_Information supplied:_
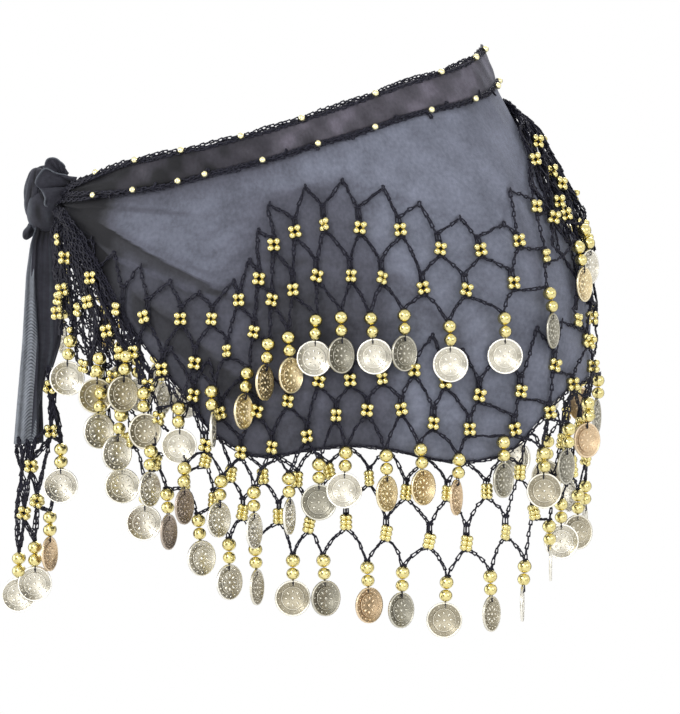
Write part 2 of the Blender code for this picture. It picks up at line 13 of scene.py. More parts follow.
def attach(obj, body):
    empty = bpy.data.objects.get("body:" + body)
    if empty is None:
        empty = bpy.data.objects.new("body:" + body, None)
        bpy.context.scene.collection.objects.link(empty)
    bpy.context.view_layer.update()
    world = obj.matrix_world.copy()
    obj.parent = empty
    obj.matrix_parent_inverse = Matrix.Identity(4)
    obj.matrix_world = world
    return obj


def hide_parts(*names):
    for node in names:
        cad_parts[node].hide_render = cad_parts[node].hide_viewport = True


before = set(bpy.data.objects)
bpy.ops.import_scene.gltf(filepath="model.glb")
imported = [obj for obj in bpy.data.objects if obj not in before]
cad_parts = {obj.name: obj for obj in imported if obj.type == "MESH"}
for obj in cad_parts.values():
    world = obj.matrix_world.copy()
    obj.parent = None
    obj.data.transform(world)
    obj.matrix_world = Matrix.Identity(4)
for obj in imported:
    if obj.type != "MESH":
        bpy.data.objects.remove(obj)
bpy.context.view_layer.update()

_Task objective:_ Would you reproduce the material above in full, exactly as given?

_Task solution:_
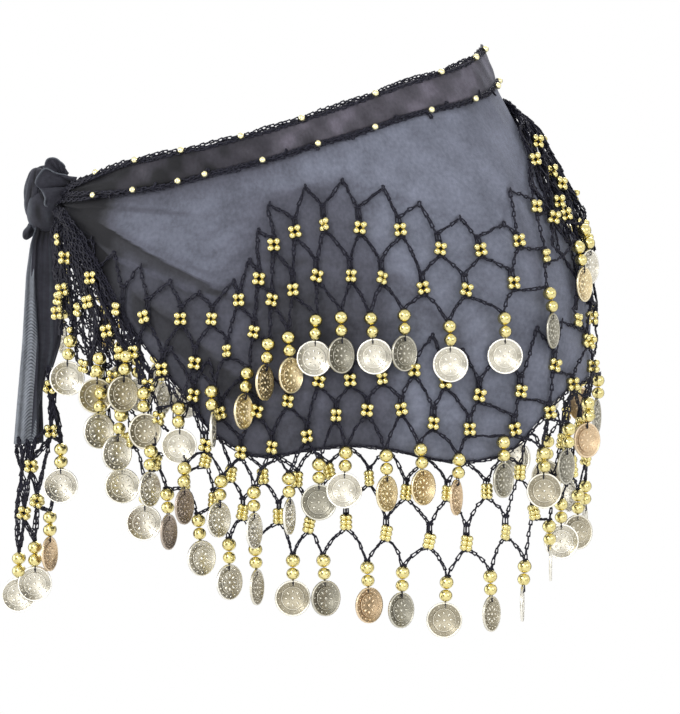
Write part 2 of the Blender code for this picture. It picks up at line 13 of scene.py. More parts follow.
def attach(obj, body):
    empty = bpy.data.objects.get("body:" + body)
    if empty is None:
        empty = bpy.data.objects.new("body:" + body, None)
        bpy.context.scene.collection.objects.link(empty)
    bpy.context.view_layer.update()
    world = obj.matrix_world.copy()
    obj.parent = empty
    obj.matrix_parent_inverse = Matrix.Identity(4)
    obj.matrix_world = world
    return obj


def hide_parts(*names):
    for node in names:
        cad_parts[node].hide_render = cad_parts[node].hide_viewport = True


before = set(bpy.data.objects)
bpy.ops.import_scene.gltf(filepath="model.glb")
imported = [obj for obj in bpy.data.objects if obj not in before]
cad_parts = {obj.name: obj for obj in imported if obj.type == "MESH"}
for obj in cad_parts.values():
    world = obj.matrix_world.copy()
    obj.parent = None
    obj.data.transform(world)
    obj.matrix_world = Matrix.Identity(4)
for obj in imported:
    if obj.type != "MESH":
        bpy.data.objects.remove(obj)
bpy.context.view_layer.update()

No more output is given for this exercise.